**WHAT YOU WILL DO**
Return the listing word for word, as given.

**SOURCE DATA**
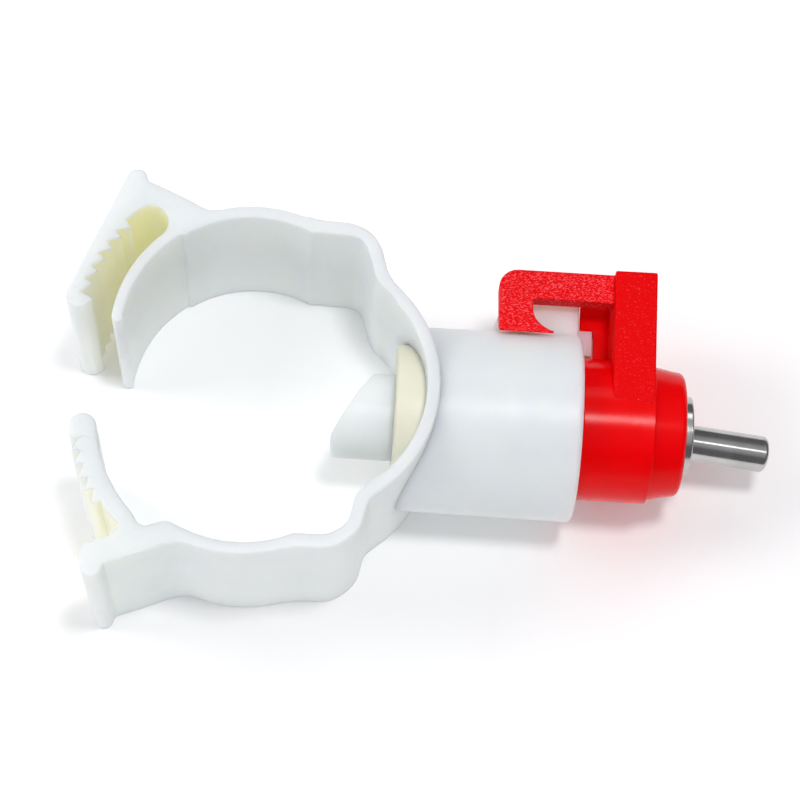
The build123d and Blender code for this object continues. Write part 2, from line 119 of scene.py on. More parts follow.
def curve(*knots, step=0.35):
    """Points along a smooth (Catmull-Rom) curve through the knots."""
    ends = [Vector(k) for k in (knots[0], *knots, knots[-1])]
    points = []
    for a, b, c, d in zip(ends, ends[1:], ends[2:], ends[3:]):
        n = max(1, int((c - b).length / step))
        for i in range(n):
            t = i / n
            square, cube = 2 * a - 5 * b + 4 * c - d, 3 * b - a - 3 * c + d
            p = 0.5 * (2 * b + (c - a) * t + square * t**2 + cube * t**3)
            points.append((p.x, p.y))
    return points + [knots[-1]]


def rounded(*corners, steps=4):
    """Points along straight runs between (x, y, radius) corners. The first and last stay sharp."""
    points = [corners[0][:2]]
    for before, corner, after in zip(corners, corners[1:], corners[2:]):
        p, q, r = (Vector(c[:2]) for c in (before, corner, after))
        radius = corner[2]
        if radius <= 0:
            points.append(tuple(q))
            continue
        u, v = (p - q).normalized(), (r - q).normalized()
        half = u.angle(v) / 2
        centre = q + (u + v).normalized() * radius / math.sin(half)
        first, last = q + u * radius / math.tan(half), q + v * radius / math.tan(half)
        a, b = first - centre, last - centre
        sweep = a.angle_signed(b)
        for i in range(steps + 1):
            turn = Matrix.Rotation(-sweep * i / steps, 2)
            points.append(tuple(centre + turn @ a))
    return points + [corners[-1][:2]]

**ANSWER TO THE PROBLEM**
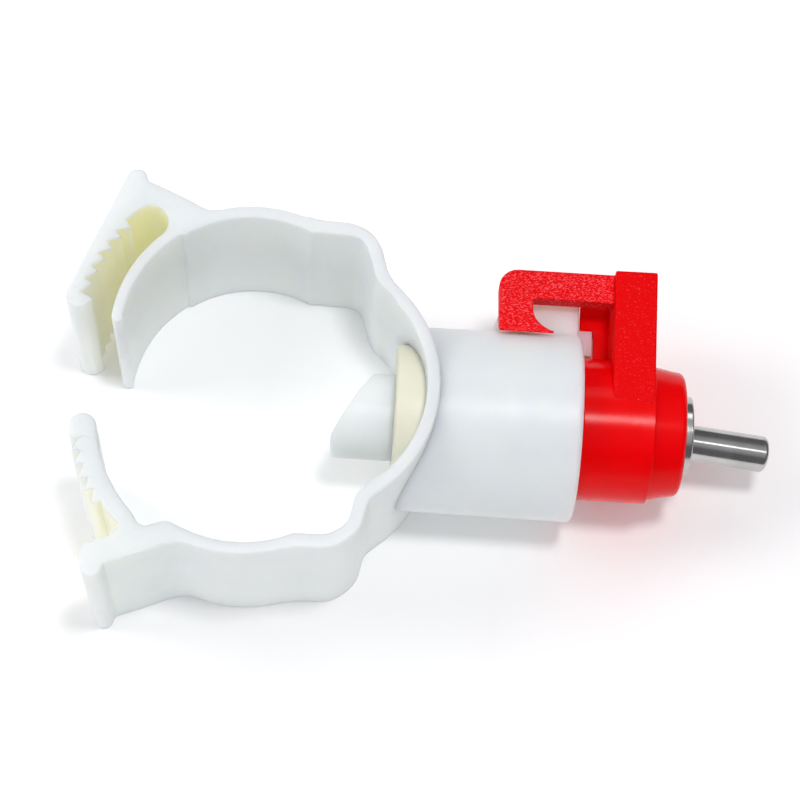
The build123d and Blender code for this object continues. Write part 2, from line 119 of scene.py on. More parts follow.
def curve(*knots, step=0.35):
    """Points along a smooth (Catmull-Rom) curve through the knots."""
    ends = [Vector(k) for k in (knots[0], *knots, knots[-1])]
    points = []
    for a, b, c, d in zip(ends, ends[1:], ends[2:], ends[3:]):
        n = max(1, int((c - b).length / step))
        for i in range(n):
            t = i / n
            square, cube = 2 * a - 5 * b + 4 * c - d, 3 * b - a - 3 * c + d
            p = 0.5 * (2 * b + (c - a) * t + square * t**2 + cube * t**3)
            points.append((p.x, p.y))
    return points + [knots[-1]]


def rounded(*corners, steps=4):
    """Points along straight runs between (x, y, radius) corners. The first and last stay sharp."""
    points = [corners[0][:2]]
    for before, corner, after in zip(corners, corners[1:], corners[2:]):
        p, q, r = (Vector(c[:2]) for c in (before, corner, after))
        radius = corner[2]
        if radius <= 0:
            points.append(tuple(q))
            continue
        u, v = (p - q).normalized(), (r - q).normalized()
        half = u.angle(v) / 2
        centre = q + (u + v).normalized() * radius / math.sin(half)
        first, last = q + u * radius / math.tan(half), q + v * radius / math.tan(half)
        a, b = first - centre, last - centre
        sweep = a.angle_signed(b)
        for i in range(steps + 1):
            turn = Matrix.Rotation(-sweep * i / steps, 2)
            points.append(tuple(centre + turn @ a))
    return points + [corners[-1][:2]]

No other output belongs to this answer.